Bisnis.com, JAKARTA – Produk reksa dana Exchange Traded Fund (ETF) diharapkan bisa tumbuh seiring dengan perbaikan ekonomi di Tanah Air di kuartal IV/2021.
Head of Investment Research Infovesta Utama Wawan Hendrayana mengungkapkan sebagian indeks utama di Indonesia saat ini memang tertinggal dari Indeks Harga Saham Gabungan (IHSG).
Kinerja indeks tersebut selama tahun berjalan masih tercatat negatif karena eksposur terhadap sektor teknologi dan bank digital sangat minim.
Berdasarkan laporan Bursa Efek Indonesia (BEI) per Agustus 2021, sepanjang tahun berjalan (year to date/ytd) indeks LQ45 terpantau masih turun sebanyak 7,32 persen.
Di mana indeks LQ45 merupakan Indeks yang mengukur kinerja harga dari 45 saham yang memiliki likuiditas tinggi dan kapitalisasi pasar besar serta didukung oleh fundamental perusahaan yang baik.
Sama halnya dengan indeks IDX30, indeks yang mengukur kinerja harga dari 30 saham yang memiliki likuiditas tinggi dan kapitalisasi pasar besar serta didukung oleh fundamental perusahaan yang baik, juga terpantau turun 8,26 persen secara ytd.
Baca Juga
Wawan pun mengungkapkan bahwa kinerja produk ETF searah dengan kinerja sebagian besar indeks utama yang turun tersebut.

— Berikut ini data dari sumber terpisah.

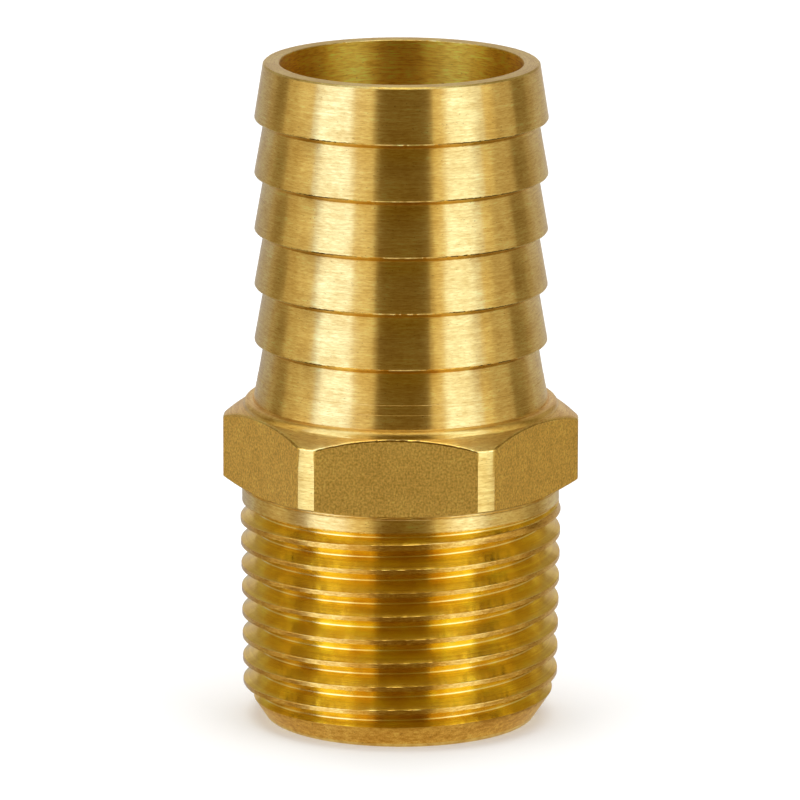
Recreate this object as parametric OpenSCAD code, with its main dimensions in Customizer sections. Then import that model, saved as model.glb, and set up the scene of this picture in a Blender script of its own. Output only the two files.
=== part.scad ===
/* [Bore] */
// Diameter of the bore that runs right through
bore_d = 20.7; // [12:0.1:22]

/* [Hose barb] */
// Number of barbs, the plain cone above the hexagon not counted
barb_count = 5; // [2:1:8]
// Distance from the rim down to the first barb edge
first_edge_drop = 4.65; // [3:0.05:9]
// Distance from one barb edge to the next
barb_pitch = 4.8; // [3:0.1:8]
// Wall between the bore and the step under each barb
barb_wall = 1.35; // [0.8:0.05:3]
// How far each barb edge stands out from the step above the next cone
barb_rise = 0.76; // [0.3:0.02:2]
// Height of the undercut back of each barb
barb_back_h = 0.46; // [0.2:0.02:1.6]
// Blunt edge left on each barb
barb_land = 0.06; // [0.04:0.02:0.3]
// Wall at the rim, measured under its chamfer
rim_wall = 1.4; // [0.8:0.05:3]
// Chamfer between the rim and the first cone
rim_chamfer = 0.15; // [0.1:0.05:0.5]
// Height of the plain cone between the last barb and the hexagon
plain_cone_h = 4.68; // [2:0.02:20]
// Wall at the foot of the plain cone, on the collar
cone_foot_wall = 2.21; // [1:0.01:3]

/* [Hexagon] */
// Size across the flats
hex_flats = 27; // [26:0.1:30]
// Diameter to which the six corners are turned down
hex_corner_d = 30.3; // [28.6:0.1:34]
// Level of the underside of the hexagon
hex_z = 20.2; // [14:0.1:40]
// Height from the underside of the hexagon to the foot of the plain cone, the collar included
hex_h = 7.55; // [4:0.05:20]
// Width of the level ledge round the foot of the plain cone
collar_ledge = 0.88; // [0.2:0.02:1]
// Height of the round collar that carries the ledge
collar_h = 0.62; // [0.2:0.02:1.2]
// Chamfer round the edge of the collar
collar_chamfer = 0.2; // [0.1:0.02:0.4]
// Slope of the top chamfer, in degrees from level
hex_top_angle = 29; // [10:1:45]
// Slope of the bottom chamfer, in degrees from level
hex_bottom_angle = 16; // [5:1:45]
// Diameter of the narrow bead between neck and hexagon
bead_d = 27.2; // [26.9:0.02:28]
// Height of the bead
bead_h = 0.25; // [0.2:0.05:0.8]

/* [Taper thread] */
// Diameter of the plain neck between hexagon and thread
neck_d = 27.08; // [25:0.02:27.18]
// Distance from the underside of the hexagon down to where the groove starts to fade
neck_h = 2.06; // [1.8:0.02:6]
// Diameter over the thread crests, carried down to the end face
thread_d = 26.82; // [26:0.02:28]
// Taper of the thread, as growth in diameter for each millimetre of length
thread_taper = 0.031; // [0:0.001:0.0625]
// Thread pitch
thread_pitch = 2.04; // [1.4:0.02:2.6]
// Width of the flat left on the thread crests
crest_flat = 0.36; // [0.2:0.02:0.6]
// Width of the flat at the thread roots
root_flat = 0.1; // [0.06:0.02:0.3]
// Included angle of the thread groove, in degrees
thread_angle = 60; // [50:1:75]
// Direction in which the groove starts to fade, in degrees round from the right-hand side
fade_direction = 152; // [0:1:359]
// Angle through which the groove fades out
fade_angle = 320; // [120:10:360]
// Rise of the fading groove, as for a whole turn
fade_rise = 1.38; // [0.6:0.02:2]
// Width of the flat end face, from the bore to the end chamfer
end_face_w = 1.1; // [0.4:0.05:1.6]
// Slope of the end chamfer, in degrees from the axis
end_angle = 34; // [25:1:50]

/* [Hidden] */

BRASS = [0.8, 0.62, 0.3];
// Full circle, in degrees
TURN = 360;
// Facets round each turned surface
TURNED_SIDES = 96;
// Facets in each turn of the thread groove
GROOVE_SIDES = 48;
// Corners of the groove's section
GROOVE_CORNERS = 4;
HEX_SIDES = 6;
// How far a cutter reaches past the metal that it clears
REACH = 0.14;

bore_r = bore_d / 2;
bead_r = bead_d / 2;
neck_r = neck_d / 2;

// Barb, from the bore outwards
barb_step_r = bore_r + barb_wall;
barb_edge_r = barb_step_r + barb_rise;
rim_r = bore_r + rim_wall;
cone_foot_r = bore_r + cone_foot_wall;

// Levels, from the hexagon up to the rim
cone_foot_z = hex_z + hex_h;
cone_top_z = cone_foot_z + plain_cone_h;
function edge_z(index) = cone_top_z + barb_back_h + barb_land + index * barb_pitch;
rim_z = edge_z(barb_count - 1) + first_edge_drop;

// Hexagon
flat_r = hex_flats / 2;
corner_r = hex_corner_d / 2;
sharp_corner_r = flat_r / cos(TURN / 2 / HEX_SIDES);
bead_top_z = hex_z + bead_h;
collar_r = cone_foot_r + collar_ledge;
collar_z = cone_foot_z - collar_h;
hex_shoulder_z = collar_z - (corner_r - collar_r) * tan(hex_top_angle);
hex_skirt_z = bead_top_z + (corner_r - bead_r) * tan(hex_bottom_angle);
// The flats are cut down almost to the top of the bead
flats_z = bead_top_z - bead_h / 5;

// Thread: crest cone, groove depth and end chamfer
function crest_r(z) = (thread_d + thread_taper * z) / 2;
groove_depth = (thread_pitch - crest_flat - root_flat) / 2 / tan(thread_angle / 2);
fade_z = hex_z - neck_h;
// The crest cone runs into the neck where the groove is still deep
neck_end_z = fade_z + thread_pitch / 4;
end_r = bore_r + end_face_w;
chamfer_top_z = (crest_r(0) - end_r) / (tan(end_angle) - thread_taper / 2);

// The groove starts below the end face and climbs to the level at which it fades
groove_start_z = -thread_pitch / 4;
full_steps = ceil((fade_z - groove_start_z) / thread_pitch * GROOVE_SIDES);
fade_steps = ceil(fade_angle / TURN * GROOVE_SIDES);
groove_steps = full_steps + fade_steps;

// Angle along the groove, nought where it starts to fade
function groove_turn(step) = (step - full_steps) * TURN / GROOVE_SIDES;
function groove_z(turn) = fade_z + turn / TURN * (turn < 0 ? thread_pitch : fade_rise);
// The cutting tool is drawn back as the groove fades
function groove_lift(turn) = turn < 0 ? 0 : (groove_depth + REACH) * turn / fade_angle;
function groove_root_r(turn) = crest_r(groove_z(turn)) - groove_depth + groove_lift(turn);

function groove_point(turn, r, rise) = [
    r * cos(fade_direction + turn),
    r * sin(fade_direction + turn),
    groove_z(turn) + rise
];

// Section of the groove: root flat, then the two flanks out past the crest
function groove_section(turn) =
    let (root_r = groove_root_r(turn))
    let (mouth_r = root_r + groove_depth + REACH)
    let (root_half = root_flat / 2)
    let (mouth_half = root_half + (mouth_r - root_r) * tan(thread_angle / 2))
    [
        groove_point(turn, root_r, -root_half),
        groove_point(turn, root_r, root_half),
        groove_point(turn, mouth_r, mouth_half),
        groove_point(turn, mouth_r, -mouth_half)
    ];

// Two triangles of the groove's skin, between one section and the next
function skin_faces(step, corner) =
    let (near_a = step * GROOVE_CORNERS + corner)
    let (near_b = step * GROOVE_CORNERS + (corner + 1) % GROOVE_CORNERS)
    let (far_a = near_a + GROOVE_CORNERS)
    let (far_b = near_b + GROOVE_CORNERS)
    [[near_b, near_a, far_a], [near_b, far_a, far_b]];

// Helical thread groove, as a solid to cut away
module thread_groove() {
    first_cap = [for (corner = [0 : GROOVE_CORNERS - 1]) corner];
    last_cap = [for (corner = [GROOVE_CORNERS - 1 : -1 : 0]) groove_steps * GROOVE_CORNERS + corner];
    skin = [
        for (step = [0 : groove_steps - 1])
            for (corner = [0 : GROOVE_CORNERS - 1])
                each skin_faces(step, corner)
    ];
    polyhedron(
        points = [for (step = [0 : groove_steps]) each groove_section(groove_turn(step))],
        faces = concat([first_cap], skin, [last_cap]),
        convexity = 12
    );
}

// Outline of one barb: its blunt edge, then the step back to the next cone
function barb_outline(z) = [
    [barb_edge_r, z],
    [barb_edge_r, z - barb_land],
    [barb_step_r, z - barb_land - barb_back_h]
];

// Turned blank, outlined from the rim down to the threaded end
module turned_blank() {
    rim = [[0, 0], [0, rim_z], [rim_r - rim_chamfer, rim_z], [rim_r, rim_z - rim_chamfer]];
    barbs = [for (index = [barb_count - 1 : -1 : 0]) each barb_outline(edge_z(index))];
    collar = [
        [cone_foot_r, cone_foot_z],
        [collar_r - collar_chamfer, cone_foot_z],
        [collar_r, cone_foot_z - collar_chamfer],
        [collar_r, collar_z]
    ];
    hexagon = [[corner_r, hex_shoulder_z], [corner_r, hex_skirt_z]];
    neck = [[bead_r, bead_top_z], [bead_r, hex_z], [neck_r, hex_z], [neck_r, neck_end_z]];
    thread = [[crest_r(fade_z), fade_z], [crest_r(chamfer_top_z), chamfer_top_z], [end_r, 0]];
    rotate_extrude($fn = TURNED_SIDES)
        polygon(concat(rim, barbs, collar, hexagon, neck, thread));
}

// Metal outside the six flats, as a solid to cut away
module flats_cutter() {
    translate([0, 0, flats_z])
        difference() {
            cylinder(r = max(corner_r, sharp_corner_r) + REACH, h = hex_h, $fn = TURNED_SIDES);
            translate([0, 0, -REACH])
                cylinder(r = sharp_corner_r, h = hex_h + 2 * REACH, $fn = HEX_SIDES);
        }
}

// Bore with its two open ends, as a solid to cut away
module bore_cutter() {
    translate([0, 0, -REACH])
        cylinder(r = bore_r, h = rim_z + 2 * REACH, $fn = TURNED_SIDES);
}

// One turned piece of brass: hose barb, hexagon, neck and taper thread, with one bore through all
module fitting_body() {
    color(BRASS)
        difference() {
            turned_blank();
            flats_cutter();
            thread_groove();
            bore_cutter();
        }
}

fitting_body();
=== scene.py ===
"""Looks of the straight hose fitting: one turned brass piece, its floor, lamps and camera."""

import logging
import math
from dataclasses import dataclass, field
from enum import Enum
from typing import Callable, Sequence

import bpy
import numpy as np
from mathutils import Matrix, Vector

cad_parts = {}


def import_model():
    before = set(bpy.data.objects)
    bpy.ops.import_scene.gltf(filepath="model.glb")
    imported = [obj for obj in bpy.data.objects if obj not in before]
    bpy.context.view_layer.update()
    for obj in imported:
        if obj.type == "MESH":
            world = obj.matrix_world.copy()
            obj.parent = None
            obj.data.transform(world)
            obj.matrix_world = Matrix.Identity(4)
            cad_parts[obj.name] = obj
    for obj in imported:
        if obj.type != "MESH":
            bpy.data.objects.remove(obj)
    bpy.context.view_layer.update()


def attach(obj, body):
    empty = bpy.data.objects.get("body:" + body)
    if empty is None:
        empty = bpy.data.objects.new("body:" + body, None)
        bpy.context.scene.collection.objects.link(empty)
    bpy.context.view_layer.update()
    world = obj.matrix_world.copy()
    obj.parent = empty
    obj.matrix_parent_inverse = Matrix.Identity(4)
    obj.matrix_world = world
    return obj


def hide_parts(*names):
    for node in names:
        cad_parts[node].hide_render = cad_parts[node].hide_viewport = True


LOG = logging.getLogger("hose_fitting")

Array, Socket, Tree = np.ndarray, bpy.types.NodeSocket, bpy.types.NodeTree
Object = bpy.types.Object
Pair, Triple = tuple[float, float], tuple[float, float, float]
Colour = tuple[float, float, float, float]
# Plain values or sockets that feed the inputs of a shader node
Value = Socket | float | Sequence[float]
Inputs = dict[str | int, Value]
# Rings as radius and height of each column, and unevenness of the columns from a seed and a width
Rows = list[tuple[Array, Array]]
Noise = Callable[[int, int], Array]

MM = 0.001
FULL_TURN = 2.0 * math.pi
# Columns of mesh round the axis, shared by all the turned surfaces so that they join
COLUMNS = 480
# Vertices closer than this are one vertex
WELD = 0.004 * MM
# Ends between which nearly all of a noise lies, for its marks and for the roughness
NOISE_ENDS, ROUGH_ENDS = (0.3, 0.7), (0.35, 0.65)
# Turns the radial tangent to run along the tool marks
ALONG_MARKS = 0.25
WHITE = (1.0, 1.0, 1.0, 1.0)
SIXTH = FULL_TURN / 6
QUARTER = math.pi / 2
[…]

Oleh karena itu, dia berharap pada kuartal IV/2021 kinerja produk ETF akan lebih baik seiring dengan perbaikan ekonomi.
“Semakin meningkatnya aktivitas ekonomi bisa membuat kinerja emiten membaik, hal ini akan menjadi katalis positif bagi ETF,” ungkap Wawan kepada Bisnis, Selasa (21/9/2021).
Wawan menjelaskan, dana kelolaan produk reksa dana ETF selama satu tahun terakhir masih tumbuh yang menunjukkan minat investor.
Selama ini, menurutnya produk ETF menjadi alternatif investor terutama institusi untuk masuk ke instrumen berbasis indeks yang memberikan kinerja setara benchmark dengan risiko lebih terukur dan transparan.
Dia pun menyarankan untuk para Manajer Investasi (MI) untuk bisa mencoba menerbitkan produk yang memiliki eksposur "new economy" yaitu sektor teknologi dan bank digital untuk menyamai pergerakan IHSG.
“Meski hal ini tentu saja memberikan risiko tambahan tetapi bisa menjadi pilihan diversifikasi untuk investor,” ujar Wawan.
Berdasarkan data Otoritas Jasa Keuangan, dana kelolaan (Nilai Aktiva Bersih/NAB) reksa dana ETF per akhir Agustus 2021 tercatat sebesar Rp14,89 triliun yang merupakan 2,74 persen dari total NAB seluruh tipe reksa dana.
Angka tersebut jika dibandingkan dengan akhir Juli 2021, naik 4,13 persen dengan NAB sebesar Rp14,29 triliun, yang merupakan dana kelolaan terendah sepanjang tahun.
Adapun NAB tertinggi untuk produk ETF sepanjang tahun 2021, terjadi pada bulan Februari sebanyak Rp15,32 triliun yang kemudian dari bulan ke bulan berikutnya mengalami penurunan hingga pada Agustus 2021 tercatat adanya pertumbuhan dana kelolaan.
Sementara itu, total kelolaan reksa dana ETF juga tumbuh jika dibandingkan dengan periode yang sama pada tahun sebelumnya yaitu Agustus 2020 yaitu senilai Rp14,23 triliun.